### Set task:
Return only the lines running from the top of the entries to the line with "CRIMP_R, CRIMP_END_CREAM = 1.2, 14.0", inclusive, exactly as written.
★ ★ ★
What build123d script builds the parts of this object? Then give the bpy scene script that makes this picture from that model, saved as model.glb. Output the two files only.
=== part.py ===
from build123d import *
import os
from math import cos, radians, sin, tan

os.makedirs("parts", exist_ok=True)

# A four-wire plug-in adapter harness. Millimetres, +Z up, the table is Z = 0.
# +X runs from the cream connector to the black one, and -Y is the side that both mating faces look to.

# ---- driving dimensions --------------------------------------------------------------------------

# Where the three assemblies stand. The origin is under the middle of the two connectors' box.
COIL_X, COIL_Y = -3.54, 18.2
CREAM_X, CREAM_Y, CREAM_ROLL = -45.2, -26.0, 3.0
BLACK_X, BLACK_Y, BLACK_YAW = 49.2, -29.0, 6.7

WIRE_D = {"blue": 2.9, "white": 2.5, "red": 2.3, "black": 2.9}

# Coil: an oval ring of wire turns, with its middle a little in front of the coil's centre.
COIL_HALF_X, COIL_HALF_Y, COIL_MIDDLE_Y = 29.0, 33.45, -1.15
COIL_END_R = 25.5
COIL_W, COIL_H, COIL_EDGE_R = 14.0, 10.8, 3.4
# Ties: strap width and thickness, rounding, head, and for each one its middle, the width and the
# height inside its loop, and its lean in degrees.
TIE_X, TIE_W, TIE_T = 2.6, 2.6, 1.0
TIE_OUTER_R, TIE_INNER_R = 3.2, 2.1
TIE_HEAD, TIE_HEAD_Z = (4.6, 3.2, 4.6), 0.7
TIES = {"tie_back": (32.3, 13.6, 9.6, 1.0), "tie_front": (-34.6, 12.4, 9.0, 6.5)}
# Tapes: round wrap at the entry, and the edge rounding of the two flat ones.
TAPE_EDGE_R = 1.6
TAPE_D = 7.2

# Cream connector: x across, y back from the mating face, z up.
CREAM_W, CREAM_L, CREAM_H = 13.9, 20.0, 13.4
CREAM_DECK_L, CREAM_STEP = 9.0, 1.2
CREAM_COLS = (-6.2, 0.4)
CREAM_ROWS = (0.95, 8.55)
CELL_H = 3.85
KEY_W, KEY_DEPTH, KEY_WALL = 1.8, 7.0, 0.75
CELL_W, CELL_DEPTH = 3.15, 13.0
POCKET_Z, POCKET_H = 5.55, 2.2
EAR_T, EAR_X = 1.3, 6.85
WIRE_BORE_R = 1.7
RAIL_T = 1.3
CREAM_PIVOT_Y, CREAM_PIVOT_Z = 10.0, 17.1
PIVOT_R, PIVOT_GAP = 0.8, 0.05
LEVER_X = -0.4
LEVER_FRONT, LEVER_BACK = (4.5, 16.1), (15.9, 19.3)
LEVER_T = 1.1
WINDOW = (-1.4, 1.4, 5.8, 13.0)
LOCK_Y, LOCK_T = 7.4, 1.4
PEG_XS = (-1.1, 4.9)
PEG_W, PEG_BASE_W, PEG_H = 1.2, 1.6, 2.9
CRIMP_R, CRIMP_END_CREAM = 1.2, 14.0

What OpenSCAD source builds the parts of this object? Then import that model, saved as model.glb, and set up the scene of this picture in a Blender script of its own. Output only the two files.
★ ★ ★
### Full answer:
What build123d script builds the parts of this object? Then give the bpy scene script that makes this picture from that model, saved as model.glb. Output the two files only.
=== part.py ===
from build123d import *
import os
from math import cos, radians, sin, tan

os.makedirs("parts", exist_ok=True)

# A four-wire plug-in adapter harness. Millimetres, +Z up, the table is Z = 0.
# +X runs from the cream connector to the black one, and -Y is the side that both mating faces look to.

# ---- driving dimensions --------------------------------------------------------------------------

# Where the three assemblies stand. The origin is under the middle of the two connectors' box.
COIL_X, COIL_Y = -3.54, 18.2
CREAM_X, CREAM_Y, CREAM_ROLL = -45.2, -26.0, 3.0
BLACK_X, BLACK_Y, BLACK_YAW = 49.2, -29.0, 6.7

WIRE_D = {"blue": 2.9, "white": 2.5, "red": 2.3, "black": 2.9}

# Coil: an oval ring of wire turns, with its middle a little in front of the coil's centre.
COIL_HALF_X, COIL_HALF_Y, COIL_MIDDLE_Y = 29.0, 33.45, -1.15
COIL_END_R = 25.5
COIL_W, COIL_H, COIL_EDGE_R = 14.0, 10.8, 3.4
# Ties: strap width and thickness, rounding, head, and for each one its middle, the width and the
# height inside its loop, and its lean in degrees.
TIE_X, TIE_W, TIE_T = 2.6, 2.6, 1.0
TIE_OUTER_R, TIE_INNER_R = 3.2, 2.1
TIE_HEAD, TIE_HEAD_Z = (4.6, 3.2, 4.6), 0.7
TIES = {"tie_back": (32.3, 13.6, 9.6, 1.0), "tie_front": (-34.6, 12.4, 9.0, 6.5)}
# Tapes: round wrap at the entry, and the edge rounding of the two flat ones.
TAPE_EDGE_R = 1.6
TAPE_D = 7.2

# Cream connector: x across, y back from the mating face, z up.
CREAM_W, CREAM_L, CREAM_H = 13.9, 20.0, 13.4
CREAM_DECK_L, CREAM_STEP = 9.0, 1.2
CREAM_COLS = (-6.2, 0.4)
CREAM_ROWS = (0.95, 8.55)
CELL_H = 3.85
KEY_W, KEY_DEPTH, KEY_WALL = 1.8, 7.0, 0.75
CELL_W, CELL_DEPTH = 3.15, 13.0
POCKET_Z, POCKET_H = 5.55, 2.2
EAR_T, EAR_X = 1.3, 6.85
WIRE_BORE_R = 1.7
RAIL_T = 1.3
CREAM_PIVOT_Y, CREAM_PIVOT_Z = 10.0, 17.1
PIVOT_R, PIVOT_GAP = 0.8, 0.05
LEVER_X = -0.4
LEVER_FRONT, LEVER_BACK = (4.5, 16.1), (15.9, 19.3)
LEVER_T = 1.1
WINDOW = (-1.4, 1.4, 5.8, 13.0)
LOCK_Y, LOCK_T = 7.4, 1.4
PEG_XS = (-1.1, 4.9)
PEG_W, PEG_BASE_W, PEG_H = 1.2, 1.6, 2.9
CRIMP_R, CRIMP_END_CREAM = 1.2, 14.0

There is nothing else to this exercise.